Even with my preparation, I'm still thrown by things...a counter-melody from the second violin. The way an oboe comes in just after every phrase I do. The way an overtone in the building's acoustic reacts to a note of mine and affects the way I hear a modulation afterwards. We rehearse for the first time at 4 in the afternoon, performance is at 6:30. Always I finish the concert and always I'm singing the thing, much better, in my head all the way to the underground and all the way home, saying "NOW I know! Let me do it again!!!"
Well anyway. Day before yesterday was Sunday. I had my usual Finsbury Park church gig in the morning, and I looked forward to a lovely Bach Cantata at St. Anne's later; Catholics before noon, Lutherans after. The rehearsal schedule vibrated my Blackberry during the second mass and after a leisurely cup of tea I took a look at it. I saw "Duet, S and A, 5:30"
WHAT duet? I had a recit! What?!"
WHAT duet? I had a recit! What?!"
The website had said "BWV 96". I'd learned 96. It was actually 93. Okay, I'm not a total victim. I'm partly to blame. Had I cared to check, I'd have seen that BWV 96 is called Herr Christ, der einige Gottessohn. And 93 is called Wer nur den lieben Gott Läßt walten. And that the number and the title did not match. DUH!
Herr Christ, indeed.
Herr Christ, indeed.
It was 1pm. I had to go to Father David's computer, print out BWV 93 on the backs of some "how to get to the cemetery" sheets left over from a funeral (bless him he said I could use fresh paper but scrap was fine) and watch, with sinking heart, as 16 pages of complicated chorus were slowly churned out. I kept praying for the double bar-line and never getting it. The duet was no easy thing either. Worse than a solo, where
at least I can concentrate solely on my line and the accompaniment, today I had the loveliest Bach soprano in the world, Emily Atkinson, to let down when I failed. The cliché is that the notes dance before your eyes in a jumble. For me it was just an inability to remember how my every entry started, feeling the weight of twenty pages in my hands against the inevitability of passing time, and a hot pressure inside my head and a weird lightness in my gut. Also a feeling that it's not really happening.

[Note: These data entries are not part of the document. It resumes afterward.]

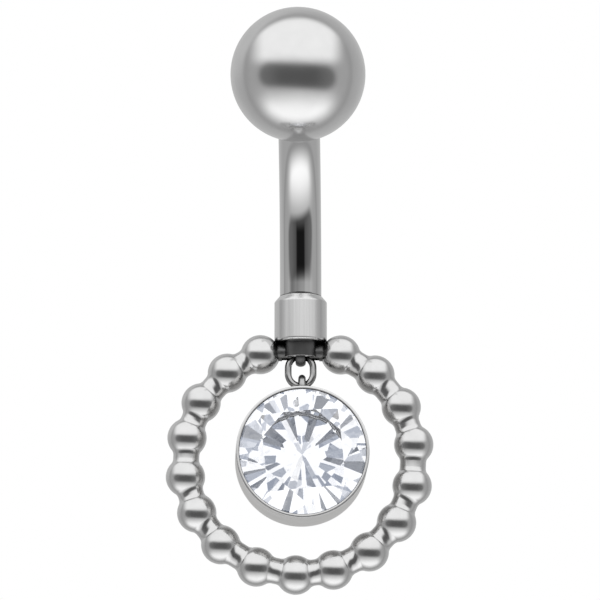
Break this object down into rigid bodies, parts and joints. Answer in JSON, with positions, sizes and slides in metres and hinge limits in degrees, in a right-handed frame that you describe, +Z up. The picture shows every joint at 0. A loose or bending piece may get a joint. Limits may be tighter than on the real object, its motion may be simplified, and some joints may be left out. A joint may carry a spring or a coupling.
{
  "type": "navel ring",
  "caption": "Bent barbell navel ring with a screw-on ball above and a beaded hoop below, in which a bezel-set round stone swings on a jump ring.",
  "frame": {"origin": "middle of the bar's bend, on the bar's centreline, where the piercing sits on the bar", "axes": "+Z up along the collar and the middle of the hoop, towards the ball; -Y is the front, towards which the bar bends and the stone faces; +X is to the right of someone looking at the front"},
  "size_m": [0.0103, 0.0078, 0.022],
  "materials": {
    "polished_steel": "mirror polished surgical steel",
    "satin_steel": "satin side wall with a polished rim",
    "clear_stone": "clear polished cubic zirconia"
  },
  "bodies": {
    "barbell": {"curved_bar": "polished_steel", "beaded_hoop": "polished_steel"},
    "ball": {"top_ball": "polished_steel"},
    "link": {"jump_ring": "polished_steel"},
    "pendant": {"bezel": "satin_steel", "stone": "clear_stone"}
  },
  "joints": [
    {"name": "ball_slide", "type": "slide", "parent": "barbell", "child": "ball", "axis": [0, -0.682, 0.7314], "range_m": [0, 0.003]},
    {"name": "link_swing", "type": "hinge", "parent": "barbell", "child": "link", "pos_m": [0, 0.00058, -0.00607], "axis": [0, 1, 0], "range_deg": [-14, 14]},
    {"name": "pendant_swing", "type": "hinge", "parent": "link", "child": "pendant", "pos_m": [0, 0.00058, -0.00696], "axis": [1, 0, 0], "range_deg": [-60, 60]}
  ]
}
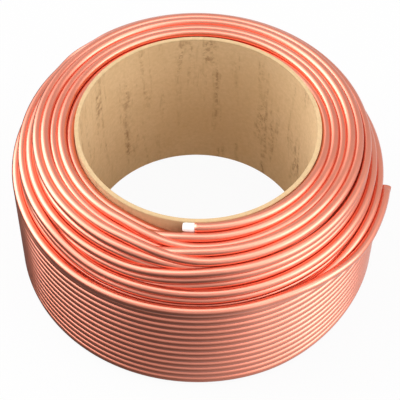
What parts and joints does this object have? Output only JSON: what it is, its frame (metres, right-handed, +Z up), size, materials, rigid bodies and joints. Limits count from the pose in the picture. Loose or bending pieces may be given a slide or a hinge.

In the event, the church was full. The rehearsal for the choral bits was terrible, with me cutting out for whole measures and hearing a blank. The rehearsal for the duet was lovely, getting it slowly but surely, learning it, grasping it.
In the performance, inevitably, the chorus triumphed, and that duet crashed and burned. When the intro was played I didn't recognise any part of it. I sang it as if I was in the middle of a nightmare, one of those ones where something nasty is coming at you and your legs won't move.
There's one good thing about this situation however. No matter how badly you do a phrase, in a performance it's over quickly and you never have to repeat it. Soon enough, you'll be walking back to your seat, making a gurning face at the back wall only your colleagues can see.
I've done these cantatas and had a crowd of people surround me afterwards, saying I was magnificent, melting, heartfelt, glorious. This time, people walked away from me as I moved through the congregation.
For these Cantatas we must wear black. At least for this one I wore a skin-tight, beautifully-constructed with built-in corset Bettie Page early-fifties satin-and-lace black wiggle dress. I recommend the duet from Cantata 93. It is gorgeous. How I would have enjoyed it if I'd known it.